The issue was force-jumped into the front seat, and negotiations on the reduction of tariff and non-tariff barriers became a priority. With the inclusion of this topic, WTO Members agreed to venture again into a cycle of endless debate between environmentalists and business interests, who want to see as broad a definition as possible for environmental goods, and “developmental tradists,” who resist enlarging the definition. The basic question that remains unanswered, is: Why should developing countries legalize preferential trade in terms of zero tariffs for environmental goods?

Even if the narrow definition of environmental goods prevails and they are defined according to end-use criteria based on a process and production methods (PPM)-free rationale, the complexities attached to favouring environmental goods as exceptions would tilt the entire market access debate in favour of developed countries. It is worth recalling that the original intention of bringing market access and competitiveness concerns into the interface between trade and environment was to balance an already lopsided debate. With the market access component of the debate now focused on environmental goods and services, to the predominant interest of developed countries, the objective of the former market access discussions (under Item 6 of the Marrakech Agreement agenda for the CTE) have been rendered void and futile.
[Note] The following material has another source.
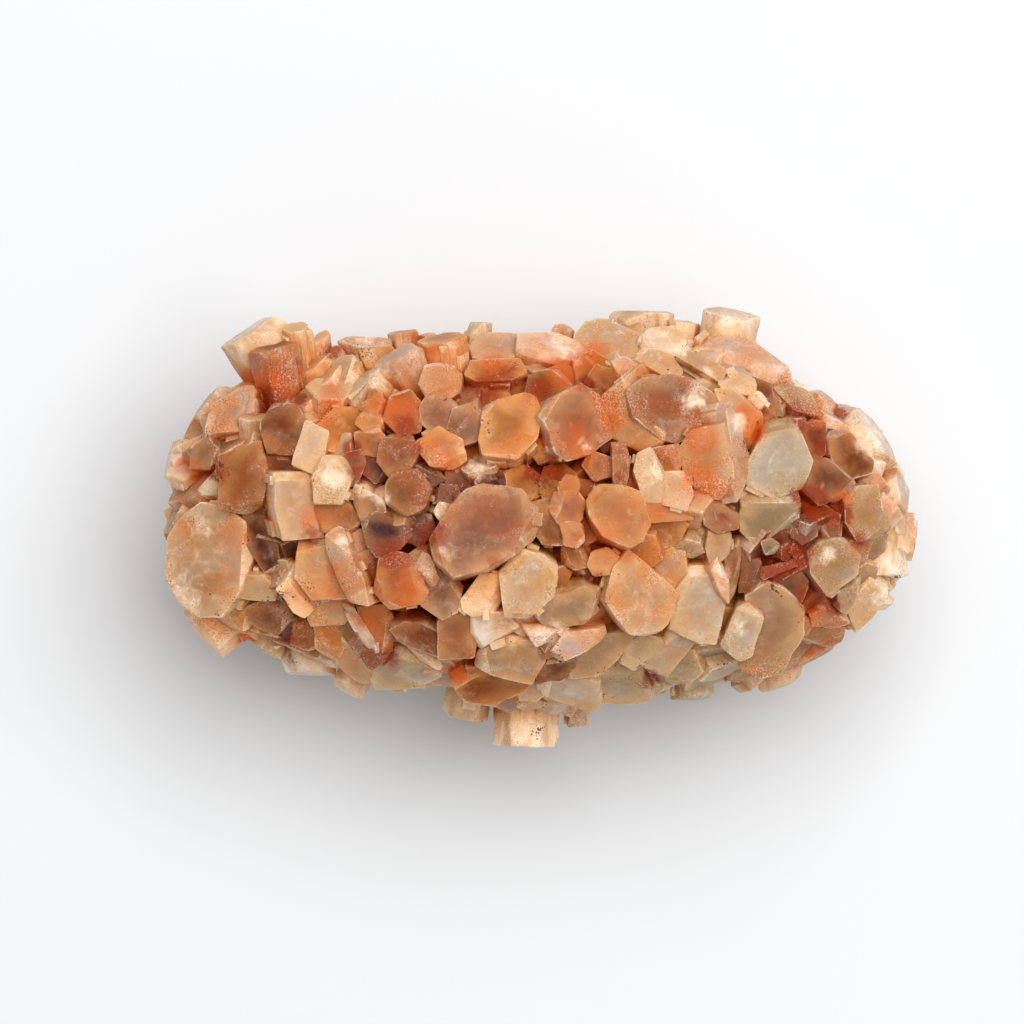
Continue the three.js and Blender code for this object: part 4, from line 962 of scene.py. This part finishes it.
ORE = """
-31.6 -0.4 0.8 0.7, -34.6 0.7 0.8 0.7, -26 -4.8 1 0.9, -32 8.2 1.6 0.8, -25.6 -7 1 1, -25.2 -10.5
1.3 1, -25 -13.2 0.9 1, -25.6 15 1.6 0.5, 20.2 8 1.2 0.7, 14.2 13.6 1 1, 23.6 -6 1.6 0.6, -21.6 11.4
1.2 0.7, -17.6 17.8 1.4 0.8, 15.2 6 2 0.4, 10 -14 1.6 0.7, -31.4 5.6 1 0.9, 0.8 4.4 1.2 1, -32 -7.6
1.8 0.6, -28 -7.2 1.5 0.6, 22.4 -3.2 1.3 0.8, -0.6 -20 2.2 0.5, 6.8 -15.6 2 0.4, 35.6 -4.6 1.4 0.7,
-8.6 -1.2 1.6 0.4, 18.6 -13.4 1.3 0.5, 2 -11.6 1.6 0.6, -6 -19 1.4 0.5
"""
STAINED_ABOVE = 12  # mm, the lowest that the places reach down


def lattice(points, seed):
    """Smooth seeded noise between 0 and 1, on an array of points."""
    cell = np.floor(points).astype(np.int64)
    part = points - cell
    ease = part * part * (3 - 2 * part)
    total = np.zeros(len(points))
    for corner in np.ndindex(2, 2, 2):
        x, y, z = (cell + corner).T
        mixed = (x * 73856093 ^ y * 19349663 ^ z * 83492791 ^ seed * 2654435761) & 0xFFFFFFFF
        mixed = (mixed ^ (mixed >> 13)) * 1274126177 & 0xFFFFFFFF
        value = ((mixed ^ (mixed >> 16)) & 0xFFFF) / 65535
        weight = np.prod(np.where(corner, ease, 1 - ease), axis=1)
        total += weight * value
    return total


def distance_to_outline(points, outline):
    """Distance in the plane from each point to the nearest side of an outline."""
    least = np.full(len(points), np.inf)
    ring = np.array(outline)
    for a, b in zip(ring, np.roll(ring, -1, axis=0)):
        run = b - a
        along = np.clip((points - a) @ run / max(run @ run, 1e-9), 0, 1)
        least = np.minimum(least, np.linalg.norm(points - a - along[:, None] * run, axis=1))
    return least


def distance_to_corners(points, outline):
    ring = np.array(outline)
    return np.linalg.norm(points[:, None] - ring[None], axis=2).min(axis=1)


def read(items, name, width=1, kind=float):
    """One value, or a row of them, for each item of a mesh."""
    values = np.empty(len(items) * width, dtype=kind)
    items.foreach_get(name, values)
    return values.reshape(-1, width) if width > 1 else values


@dataclass
class Skin:
    """The joined mesh, and arrays with a row for each of its vertices or face corners."""
    mesh: object
    crystals: list

    def __post_init__(self):
        mesh = self.mesh
        self.points = read(mesh.vertices, "co", 3)
        self.vertex = read(mesh.loops, "vertex_index", kind=np.int32)
        self.owner = np.repeat(read(mesh.attributes["crystal"].data, "value", kind=np.int32), 3)
        self.normals = np.repeat(read(mesh.polygons, "normal", 3), 3, axis=0)
        count = len(self.owner)
        self.grown = np.zeros((count, 3))
        self.rim, self.cap = np.zeros(count), np.zeros(count)
        self.edge = np.full(count, FAR)
        at = self.points[self.vertex]
        order = np.argsort(self.owner, kind="stable")
        starts = np.searchsorted(self.owner[order], np.arange(1, len(self.crystals) + 2))
        for crystal, start, stop in zip(self.crystals, starts, starts[1:]):
            corners = order[start:stop]
            if len(corners):
                self.measure(crystal, corners, at[corners])

    def measure(self, crystal, corners, at):
        turn = np.array((crystal.side, crystal.up, crystal.axis))
        local = (at - np.array(crystal.end)) @ turn.T
        facing = self.normals[corners] @ turn[2]
        depth = np.maximum(-local[:, 2], 0)
        taper = 1 - (1 - ROOT_WIDTH) * depth / crystal.reach
        flat = local[:, :2] / taper[:, None]
        rim = distance_to_outline(flat, crystal.outline)
        cap = (facing > 0.8) & (depth < 0.6)
        arris = distance_to_corners(flat, crystal.outline)
        self.grown[corners] = local
        self.rim[corners] = rim
        self.cap[corners] = cap
        self.edge[corners] = np.where(cap, rim, np.minimum(depth, arris))

    def outward(self):
        """The direction out of the skin at each vertex."""
        push = np.zeros((len(self.points), 3))
        np.add.at(push, self.vertex, self.normals)
        return push / np.maximum(np.linalg.norm(push, axis=1), 1e-6)[:, None]

    def roughen(self):
        """Wears the edges and gives the faces a low relief."""
        points = self.points
        edge = np.full(len(points), FAR)
        np.minimum.at(edge, self.vertex, self.edge)
        near = np.clip(1 - edge / WEAR_REACH, 0, 1)
        worn = np.clip(lattice(points / WEAR_SIZE, 3) * 1.9 - 0.75, 0, 1)
        relief = lattice(points / SWELL_SIZE, 8) - 0.5 + 0.4 * (
            lattice(points / GRAIN_SIZE, 9) - 0.5)
        moved = SWELL * relief - WEAR * near * worn
        moved[points[:, 2] < 0.3] = 0
        points += self.outward() * moved[:, None]
        self.mesh.vertices.foreach_set("co", points.ravel())
        self.mesh.update()

    def near(self, places):
        """How near each corner of the skin is to any of some places, 0 to 1."""
        at = self.points[self.vertex]
        total = np.zeros(len(at))
        for place in places.split(","):
            x, y, radius, strength = map(float, place.split())
            away = np.hypot(at[:, 0] - x, at[:, 1] - y)
            total += strength * np.exp(-(away / radius) ** 2)
        return np.minimum(total * (at[:, 2] > STAINED_ABOVE), 1)

    def openness(self, bulk):
        """How open each corner of the skin is."""
        return bulk.openness(self.points, self.outward())[self.vertex]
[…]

With the objective of safeguarding the interests of developing countries—which have refused any automatic linkage between trade liberalization and environmental protection— Item 6 was the only item on the CTE agenda stressing the link between trade, environment and development and the inter-relatedness between poverty and environmental degradation. It was intended to promote goods and services of export interest to developing countries, with a view to promoting developing country participation in the trading system and enabling them to protect their environment and improve their capability to implement sustainable development.

Importantly, the concept of environmental goods is relative. What may be defined as an environmental good in one country could be treated very differently in another. Developed country recycling regulations, which discriminate against environmentally friendly and biodegradable products from developing countries, remain a valid example of the subjectivity of the concept. Moreover, using the lists forwarded by European and Asian countries as a basis for defining environmental goods is prone to risks, given that these lists are as biased towards the interests of the sponsoring countries. Developing countries should not be lured into accepting different lists at their face value. With regard to environmental services, why should developing countries concede on issues related to the services negotiations, when developed countries have not yet budged on the movement of natural persons— the so-called Mode 4 supply of services— which constitutes the priority issue for developing countries?

On the whole, Doha Round negotiations seem to be in a state of flux. Environmental goods are not necessarily good for developing countries. A case has not yet been made for why this issue merits priority in a development round. Maybe not coming to a conclusion on this issue would not be a bad thing. At this critical juncture of the negotiations, we should avoid detracting the development round with issues that do not help integrate developing countries in the multilateral trading system.

Ambassador Magda Shahin is Egypt’s Assistant Foreign Minister for International Economic Affairs and earlier served as her country’s Ambassador to Greece and its chief trade negotiator. This essay is written in her personal capacity.